Papers and reviews in this section can be obtained from the NIPS website by running the command below at the root directory of this repository.
#!/usr/bin/env bash
cd code
python ./data_prepare/crawler/NIPS_crawl.py $year $output_directory (no_pdf)
Where $year
is the four-digit NIPS year to download, $output_directory
is the output directory where the files will be downloaded, and no_pdf
is an optional argument for downloading the reviews only (and none of the pdf files which can be large). Once the PDF files have been downloaded, you can use the science-parse library to process them into json-formatted files.

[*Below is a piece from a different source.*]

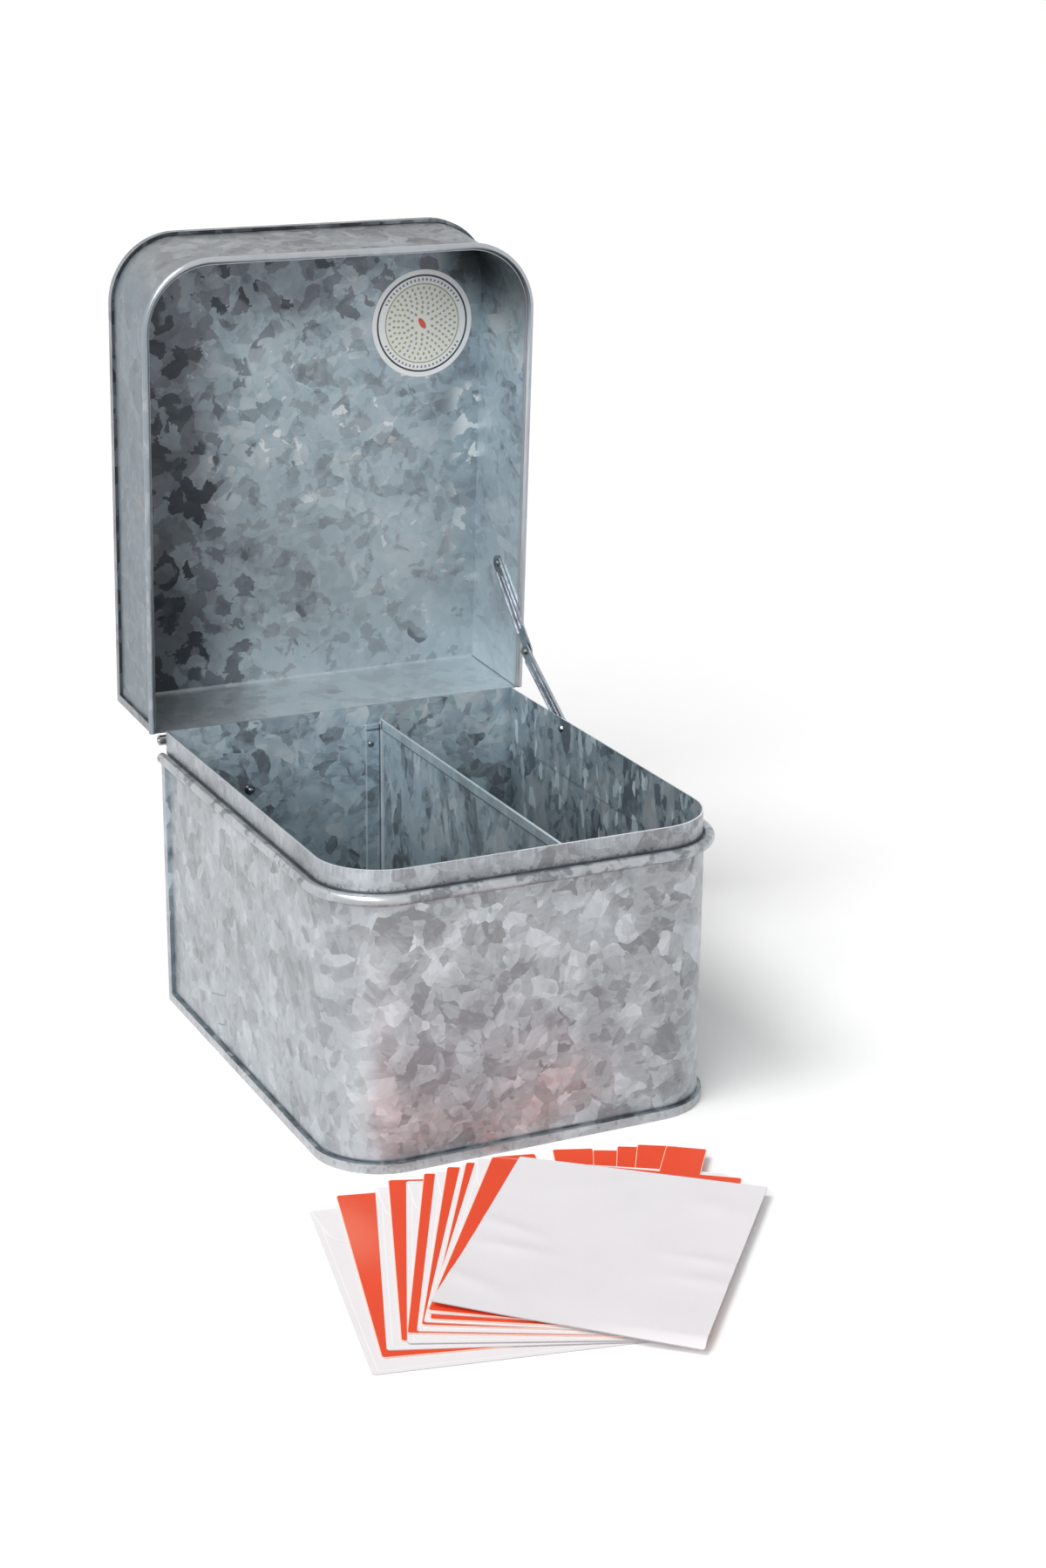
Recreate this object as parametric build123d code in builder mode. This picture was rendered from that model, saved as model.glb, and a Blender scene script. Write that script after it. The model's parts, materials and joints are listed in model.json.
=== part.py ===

For example, to download and process the years 2013-2017, run the following after installing science-parse at ./code/lib/
. The script will split them into train/dev/test and for each split parse them to pdfs/parsed_pdfs/reviews. Please be sure that pdfs/ and reviews/ should exist in advance for each year of NIPS papers.
#!/usr/bin/env bash
cd code
for year in {2013..2017}; do
python ./data_prepare/crawler/NIPS_crawl.py $year ../data/nips_2013-2017/$year
python ./data_prepare/prepare.py ../data/nips_2013-2017/$year
done
done
In order to also parse the PDF files into plain text, run the following code:
#!/usr/bin/env bash
cd code
for year in {2013..2017}; do
python ./data_prepare/crawler/NIPS_crawl.py $year ../data/nips_2013-2017/$year
mkdir -p data/nips_2013-2017/$year/parsed_pdfs/
for pdf_filename in $( ls data/nips_2013-2017/$year/pdfs/*.pdf ); do
java -Xmx6g -jar lib/science-parse-cli-assembly-1.2.9-SNAPSHOT.jar $i > data/nips_2013-2017/$year/parsed_pdfs/$(basename ${pdf_filename}).json
done
done